Thanks for your comments. The differences between Indian and English law are especially sharp when the covenant potentially infringes the restraint of trade prohibition, because it is widely thought that the Indian version of that doctrine (s. 27 Contract Act) is more stringent. Gujarat Bottling is a s. 27 case, as is Murgai, where Sen J. held that s. 27, unlike the common law principle, does not permit a reasonableness enquiry so far as post-contractual restraints are concerned – in Percept D'Mark, the Court left the question open. Shantanu has discussed the cases in detail in a recent paper, at http://papers.ssrn.com/sol3/papers.cfm?abstract_id=1500192.
In Araci, Jackson LJ acknowledged that restraint of trade is one of the "special circumstances" that may justify the refusal of an injunction, but it was common ground in the case that the particular covenant was not in restraint of trade (para 56).

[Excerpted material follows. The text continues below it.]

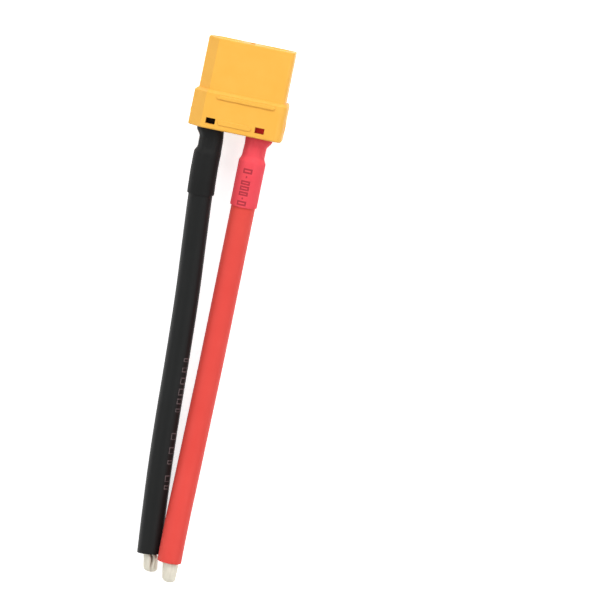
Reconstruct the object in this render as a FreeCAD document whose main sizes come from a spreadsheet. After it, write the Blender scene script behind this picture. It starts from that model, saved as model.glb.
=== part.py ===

slightly off the topic comment. Would u mind mentioning some good foreign journals in the area of corporate law, tax etc?
@Anonymous, the leading specialist journal in taxation is the British Tax Review. The Journal of Corporate Law Studies and Company Lawyer are specialist company law journals. The finest general journal is the Law Quarterly Review – it features several articles on commercial law, and some on taxation. Lloyd's Maritime and Commercial Law Quarterly and the Journal of Business Law are also very useful for practitioners.
Thx a lot Niranjan for letting us know abt these prestigious journals..Generally, how long does it take for these journals to publish the articles (of course, after acceptance)?
Hi Niranjan, It is worth look at Yogesh Radhakrishnan Case on negative covenant by Delhi High Court. it is of 2013.